Search warrants were executed in Florida, New Jersey and Massachusetts. Sealed warrants went out in several other states, officials said.
Resistance
Dramatic transcripts and reports of hurried cell phone conversations suggest that some passengers aboard doomed United Airlines Flight 93 may have struggled with the hijackers, thwarting an attempt to crash into another target.
At least two passengers apparently used cellular telephones to report plans to try to attack the men who took over the aircraft.
Crowded into the back of the plane, the remaining passengers somehow became aware after 9am that two other flights hijacked out of Boston had struck the World Trade Center towers.
Jeremy Glick, a 31-year-old passenger, called his wife in New Jersey and told her that men on the plane had decided to resist the hijackers. Glick told his wife that three Middle Eastern men wearing red headbands, with knives and a box they claimed to be a bomb, had taken over the cockpit.
The plane crashed in a field 130km southeast of Pittsburgh, Pennsylvania.
German link
Germany's chief federal prosecutor said yesterday authorities here are searching for a man of Arab origin suspected of involvement in the devastating terrorist attacks.
Three of the men who participated in the attack are believed to have studied electronics at the Technical University in Hamburg, Kay Nehm told a news conference in the city of Karlsruhe.
"There is a suspicion that, since the beginning of this year, a group has been founded in Hamburg ... with the aim of carrying out serious crimes together with other Islamic fundamentalist groups abroad, to attack the United States in a spectacular way through the destruction of symbolic buildings," Nehm's office said in a statement.

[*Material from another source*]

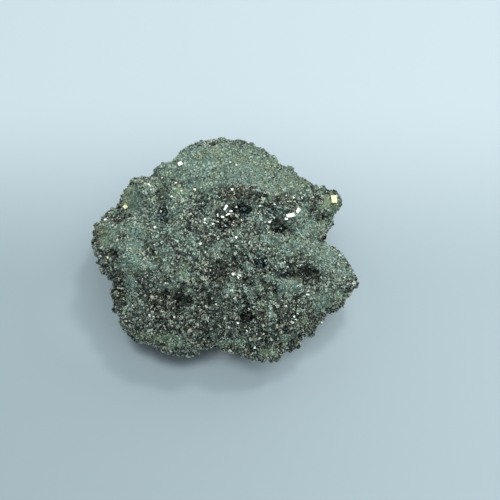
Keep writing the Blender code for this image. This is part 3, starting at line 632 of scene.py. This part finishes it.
def grain_material(name, dark, light, dull, glossy, metallic):
    """A finish for grains: each is its own shade from dark to light, and its own gloss."""
    material, wire, sockets = start_material(name)
    flecks = wire.grain(FLECK).stretched(0.3, 0.7)
    tone = wire.stored("tone") + wire.stored("fleck") * (flecks - 0.5)
    dust, olive = wire.stored("dust"), wire.stored("olive")
    warmth = wire.stored("warmth").blend((0.74, 1.0, 1.14), (1.26, 1.0, 0.86))
    powder = tone.blend((0.034, 0.063, 0.046), (0.378, 0.490, 0.412))
    bloom = tone.blend((0.047, 0.064, 0.034), (0.418, 0.490, 0.310))
    plug(
        sockets,
        Base_Color=dust.blend(tone.blend(dark, light), olive.blend(powder, bloom)).tinted(warmth),
        Roughness=(1.0 - tone) * dull + tone * glossy + 0.3 * dust,
        Metallic=metallic * (1.0 - 0.9 * dust),
    )
    return material


clear = []
for across, up, wide, tall, *_ in SHARDS:
    clear.append((across, up, wide / 2 + CLEAR_MARGIN, tall / 2 + CLEAR_MARGIN, 1.0))
free = oval_share(points, clear)

# Few grains lie in the gaps, on the plates and in thick dust. Those on bare parts are a little larger
# and stand out more, and those in thick dust less.
thin = np.max((0.85 * gap_here, 0.75 * plate_here, 0.6 * thick_here, 1.8 * free), axis=0)
seats = Seats(GRAIN_SEATS)
off_floor = seats.places[:, 2] > floor_height + OFF_FLOOR
seats.keep(off_floor & (chance.random(GRAIN_SEATS) > seats.of(thin)))
count = len(seats.places)
dust = seats.of(dust_here)
bare = 1.0 - dust
thick = seats.of(thick_here)
edges = GRAIN_EDGE * (0.95 + 0.15 * bare) * np.exp(chance.normal(0.0, EDGE_SPREAD, count))
edges = np.clip(edges, LEAST_EDGE, MOST_EDGE)
sides = edges[:, None] * chance.uniform(LEAST_SIDE, MOST_SIDE, (count, 3))
turns = random_turns(count)
height = edges * (chance.uniform(-MOST_SUNK, -LEAST_SUNK, count) + 0.13 * bare - 0.12 * thick)
middles = seats.places + seats.outward * height[:, None]

# Each grain has its own shade. Some are pale, dust evens them out, and painted highlights lighten
# them in spots. Painted shade darkens them in the hollows, on the rims and over the lower half, and
# stains darken them in some spots.
blotches = noise_at(seats.places, TONE_SPOT, shift=9.4)
tone = 0.74 * chance.random(count) ** (1.1 + 0.8 * bare) + 0.30 * blotches
tone = np.clip(tone + 0.04 + 0.45 * (chance.random(count) < PALE_SHARE), 0.0, 1.0)
tone += (0.15 + 0.65 * thick) * (0.40 - tone) * dust + 0.40 * seats.of(highlight_here)
# Darker in the hollows, on the rims and stained spots: painted shade, with some real stain.
tone *= 1.0 - 0.8 * seats.of(np.maximum(hollow_here, stain_and_shade_here))
values = {
    "tone": tone,
    "fleck": 1.6 - 1.0 * thick,
    "dust": np.clip(dust * 1.15 + chance.normal(0.0, 0.18, count) - 0.14, 0.0, 1.0),
    "olive": np.clip(seats.of(olive_here) + chance.normal(0.0, 0.10, count), 0.0, 1.0),
    "warmth": np.clip(seats.of(warmth_here) + chance.normal(0.0, 0.03, count), 0.0, 1.0),
}
bright = chance.random(count) < BRIGHT_SHARE + (BRIGHT_SHARE_IF_BARE - BRIGHT_SHARE) * bare

grain_finish = grain_material(
    "tarnished_grains",
    dark=(0.014, 0.020, 0.015),
    light=(0.40, 0.44, 0.365),
    dull=0.50,
    glossy=0.38,
    metallic=0.75,
)
plain = np.flatnonzero(~bright)
piece_count = math.ceil(len(plain) / GRAINS_PER_PIECE)
for piece in range(piece_count):
    these = plain[piece::piece_count]
    chosen = {what: each[these] for what, each in values.items()}
    shape = (middles[these], turns[these], sides[these], CROOKED)
    grow_blocks(f"grains_{piece + 1}", grain_finish, *shape, **chosen)

# The bright grains: the same crystals where they are fresh and clean, so that a face that meets the
# light flashes.
bright_finish = grain_material(
    "bright_grains",
    dark=(0.26, 0.30, 0.24),
    light=(0.65, 0.69, 0.59),
    dull=0.50,
    glossy=0.36,
    metallic=1.0,
)
these = np.flatnonzero(bright)
chosen = {what: each[these] for what, each in values.items()}
chosen["dust"] = chosen["dust"] * 0.35
grow_blocks("bright_grains", bright_finish, middles[these], turns[these], sides[these], CROOKED, **chosen)

# The hollow crystals: blocks of pyrite that had room to grow in the hollows and so came out larger
# and cleaner than the grains. They are steel grey to blue-black.
HOLLOW_SEATS = 9000
LEAST_HOLLOW_EDGE, MOST_HOLLOW_EDGE = 0.35 * MM, 0.80 * MM
seats = Seats(HOLLOW_SEATS)
seats.keep(chance.random(HOLLOW_SEATS) < seats.of(hollow_here) ** 1.5 * (seats.of(free) < 0.5))
count = len(seats.places)
edges = chance.uniform(LEAST_HOLLOW_EDGE, MOST_HOLLOW_EDGE, count)
height = edges * chance.uniform(-0.25, 0.15, count)
hollow_finish = grain_material(
    "hollow_crystals",
    dark=(0.014, 0.022, 0.022),
    light=(0.24, 0.29, 0.28),
    dull=0.44,
    glossy=0.32,
    metallic=1.0,
)
grow_blocks(
    "hollow_crystals",
    hollow_finish,
    seats.places + seats.outward * height[:, None],
    random_turns(count),
    edges[:, None] * chance.uniform(0.6, 1.2, (count, 3)),
    CROOKED / 2.0,
    tone=chance.random(count) ** 3.0,
    fleck=np.full(count, 1.2),
    dust=np.clip(chance.normal(0.0, 0.12, count), 0.0, 1.0),
    olive=np.zeros(count),
    warmth=np.clip(seats.of(warmth_here) + chance.normal(0.0, 0.08, count), 0.0, 1.0),
)

# The flashing crystals: clean crystals, most of them under a millimetre across, that stand out of
# the mass. Each has a flat face turned so that it throws the light of the small lamp back to the
# viewer. The largest is the brassy one on the knob, and a blade stands over the right hollow.
SMALL_LAMP_PLACE = Vector((0.12, 0.10, 0.40))
FLASH_PROUD = 0.30 * MM
SHARD_TILT, GLINT_TILT = 0.03, 0.08

# The small ones: across, up, size, and how brassy.
GLINTS = (
    (7.4, 5.0, 0.32, 0.1), (9.2, 8.3, 0.40, 0.0), (-3.9, 5.0, 0.43, 0.2), (18.9, 7.35, 0.40, 0.2),
    (-10.0, 9.8, 0.43, 0.2), (-12.0, 7.0, 0.43, 0.3), (-13.0, 4.1, 0.43, 0.1), (-20.0, 1.9, 0.43, 0.5),
    (-21.8, -1.5, 0.5, 1.0), (-8.1, 10.9, 0.5, 0.6), (-5.7, 11.1, 0.5, 0.7), (-14.2, 12.0, 0.43, 0.3),
    (-13.9, 11.1, 0.4, 0.2), (-4.6, 1.1, 0.43, 0.2), (-11.1, -6.3, 0.43, 0.0), (-9.4, -9.6, 0.58, 0.0),
    (-14.1, -12.0, 0.43, 0.2), (-14.6, -15.7, 0.43, 0.3), (-10.5, -16.7, 0.43, 0.3), (1.5, -4.6, 0.48, 0.0),
    (2.4, -5.2, 0.43, 0.0), (6.7, -4.6, 0.58, 0.0), (-3.5, -10.7, 0.58, 0.0), (3.3, -10.4, 0.43, 0.0),
    (2.4, -13.7, 0.4, 0.0), (8.5, -11.1, 0.43, 0.0), (13.5, -11.7, 0.58, 0.1), (12.8, -12.4, 0.43, 0.0),
    (15.2, -8.3, 0.5, 0.1), (17.6, -13.5, 0.58, 0.0), (10.7, -16.8, 0.43, 0.2), (10.0, -14.6, 0.43, 0.3),
    (9.4, -3.1, 0.43, 0.0), (6.5, 8.0, 0.43, 0.0), (12.6, 9.6, 0.43, 0.1),
    (2.0, 2.2, 0.4, 0.0), (2.0, 15.7, 0.43, 0.2), (0.9, 16.1, 0.43, 0.3), (-1.5, 19.1, 0.43, 0.4),
)

mass_tree = BVHTree.FromPolygons(points.tolist(), [face.vertices[:] for face in mass_mesh.polygons])
eye = LOOK_AT + TO_VIEWER * VIEW_DISTANCE
middles, turns, sides, brassy = [], [], [], []


def add_flash(across, up, wide, tall, turn, brass, tilt):
    """Adds a block on the mass that is seen at a place and sends the small lamp's light back.

    The tilt is by how much its face may miss the angle of a mirror.
    """
    line_of_sight = LOOK_AT + Vector((across, 0.0, 0.0)) * MM + VIEW_UP * up * MM - eye
    place = mass_tree.ray_cast(eye, line_of_sight)[0]
    if place is None:
        return
    half_way = (eye - place).normalized() + (SMALL_LAMP_PLACE - place).normalized()
    half_way = (half_way.normalized() + Vector(chance.normal(0.0, tilt, 3))).normalized()
    rightward = Vector((1.0, 0.0, 0.0))
    rightward = (rightward - half_way * rightward.dot(half_way)).normalized()
    facing = Matrix((rightward, half_way.cross(rightward), half_way)).transposed()
    deep = chance.uniform(0.5, 1.1) * min(wide, tall)
    sunk = deep * MM / 2.0 - FLASH_PROUD
    middles.append(place - half_way * sunk)
    turns.append(facing @ Matrix.Rotation(math.radians(turn), 3, "Z"))
    sides.append(Vector((wide, tall, deep)) * MM)
    brassy.append(brass)


for across, up, wide, tall, turn, brass in SHARDS:
    add_flash(across, up, wide, tall, turn, brass, SHARD_TILT)
for across, up, size, brass in GLINTS:
    wide, tall = size * chance.uniform(0.6, 1.1, 2)
    add_flash(across, up, wide, tall, chance.uniform(0.0, 180.0), brass, GLINT_TILT / size)

flash_material, wire, sockets = start_material("flashing_crystals")
brass = wire.stored("brassy")
worn = brass.blend((0.34, 0.37, 0.34), (0.28, 0.30, 0.18))
fresh = brass.blend((0.66, 0.70, 0.65), (0.46, 0.48, 0.31))
plug(
    sockets,
    Base_Color=wire.grain(0.5 * MM).stretched(0.35, 0.6).blend(worn, fresh),
    Roughness=0.54,
    Metallic=1.0,
)
grow_blocks(
    "flashing_crystals",
    flash_material,
    np.array(middles),
    np.array(turns),
    np.array(sides),
    CROOKED / 2.0,
    brassy=np.array(brassy),
)

# The floor is a plain pale sheet, painted a little darker in front and on the left: painted
# falloff of the lamps' light. It also glows faintly, which is painted light that fills the shadow
# of the lump, most of all in an oval around its front. The glow is held back where the lump hangs
# close over the sheet, so that the contact shadow stays dark there.
FLOOR_SIZE = 3.0
CONTACT_SHADOW_REACH = 4.5 * MM
floor_mesh = bpy.data.meshes.new("floor")
half = FLOOR_SIZE / 2.0
floor_corners = [(-half, -half), (half, -half), (half, half), (-half, half)]
floor_mesh.from_pydata([(x, y, floor_height) for x, y in floor_corners], [], [(0, 1, 2, 3)])
floor = linked("floor", floor_mesh)
floor_material, wire, sockets = start_material("pale_floor")
place = wire.node("ShaderNodeTexCoord", {}, {}, "Object")
across, back = (wire.node("ShaderNodeSeparateXYZ", {}, {"Vector": place}, axis) for axis in "XY")
left, right, behind = (0.169, 0.211, 0.229), (0.211, 0.261, 0.281), (0.290, 0.341, 0.363)
# Painted falloff of the lamps' light: darker to the front and to the left.
near = across.stretched(-0.04, 0.08).blend(left, right)
sheet = back.stretched(-0.005, 0.05).blend(near, behind)

# The oval's middle lies 3 mm to the left and 8 mm to the front of the lump's. It reaches 26 mm to
# either side, and 16 mm to the front and back.
oval = {0: place, 1: (38.5, 62.5, 0.0), 2: (0.12, 0.50, 0.0)}
from_middle = wire.node("ShaderNodeVectorMath", {"operation": "MULTIPLY_ADD"}, oval)
away = wire.node("ShaderNodeVectorMath", {"operation": "LENGTH"}, {0: from_middle}, "Value")
close = 1.0 - away.stretched(0.85, 1.30)
sky = {"Distance": CONTACT_SHADOW_REACH}
open_sky = wire.node("ShaderNodeAmbientOcclusion", {"samples": 16}, sky, "AO")
shut_in = open_sky.stretched(0.78, 0.40)
open_air = 1.0 - shut_in * (1.0 - 0.85 * across.stretched(0.001, 0.009))
# Painted light: the floor's glow, held back where the lump shuts the sheet in.
glow = (open_air * (0.70 + 0.25 * close)).blend((0.0, 0.0, 0.0), sheet)
plug(sockets, Base_Color=sheet, Roughness=0.7, Emission_Color=glow, Emission_Strength=1.0)
floor_mesh.materials.append(floor_material)


# Soft lamps hang over the lump, behind it and in front of it, a small one makes the crystals glint,
# and the rest is the faint light of the room.
def hang_lamp(name, place, side, watts, colour):
    """A square lamp that faces the lump."""
    data = bpy.data.lights.new(name, "AREA")
    data.size = side
    data.energy = watts
    data.color = colour
    lamp = linked(name, data)
    lamp.location = place
    lamp.rotation_euler = (Vector(place) - LOOK_AT).to_track_quat("Z", "Y").to_euler()


hang_lamp("top_lamp", (0.11, -0.06, 0.42), 0.42, 0.80, (0.97, 1.0, 1.0))
hang_lamp("back_lamp", (0.13, 0.24, 0.38), 0.40, 0.58, (0.96, 1.0, 1.0))
hang_lamp("front_lamp", (0.04, -0.36, 0.24), 0.44, 0.60, (0.96, 1.0, 1.0))
hang_lamp("small_lamp", SMALL_LAMP_PLACE, 0.07, 0.68, (1.0, 1.0, 0.97))

room = bpy.data.worlds.new("room")
room.use_nodes = True
room.node_tree.nodes["Background"].inputs["Color"].default_value = (0.82, 0.92, 1.0, 1.0)
room.node_tree.nodes["Background"].inputs["Strength"].default_value = 0.64
bpy.context.scene.world = room
bpy.context.scene.view_settings.view_transform = "Standard"

# The camera looks down at the lump from the front, with the lump a little left of the middle.
camera_data = bpy.data.cameras.new("camera")
camera_data.lens = 101.0
camera_data.shift_x = 0.05
camera_data.clip_start = 0.01
camera = linked("camera", camera_data)
camera.location = eye
camera.rotation_euler = (math.pi / 2.0 - VIEW_TILT, 0.0, 0.0)
bpy.context.scene.camera = camera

Nehm said it was unknown as yet how many members the group had. However, Nehm said the search was unconnected to a detention announced earlier yesterday by police in Hamburg. That was not ordered by federal prosecutors, who took over the investigation early yesterday.
Three of the men believed to have studied in Hamburg were on board the first aircraft that hit New York's World Trade Center Tuesday, while the third was on board the plane that crashed in Pennsylvania, he said.
Uniforms and a suicide note were found in a piece of luggage they left at the airport in Boston, Nehm said. He didn't give further details.
Earlier yesterday, police detained one man in the northern German city of Hamburg in connection with investigations into Tuesday's attacks, the chief of the state police said.
Gerhard Mueller said the man was detained pending an investigation, but refused to give details about his age and nationality.
Charlie Voss, a former employee at the Huffman Aviation flight training school in Venice, Florida where some of the terrorists apparently trained, said two students -- Mohamed Atta and Marwan Alshehhi -- had arrived from Germany in July last year.
At a news conference, Olaf Scholz, the official responsible for security in Hamburg's state government, said that people with those names -- both from the United Arab Emirates -- had been registered as Hamburg residents, and had been studying at the Technical University in the suburb of Harburg. Their courses included shipbuilding and electronics.
Alshhehi left Germany for the US on May 2 of this year, Scholz said, but he said it was unclear when Atta had left. Both had lived in Hamburg "for several years," he added.
Officials said it was too early to evaluate how promising the lead in Hamburg could be.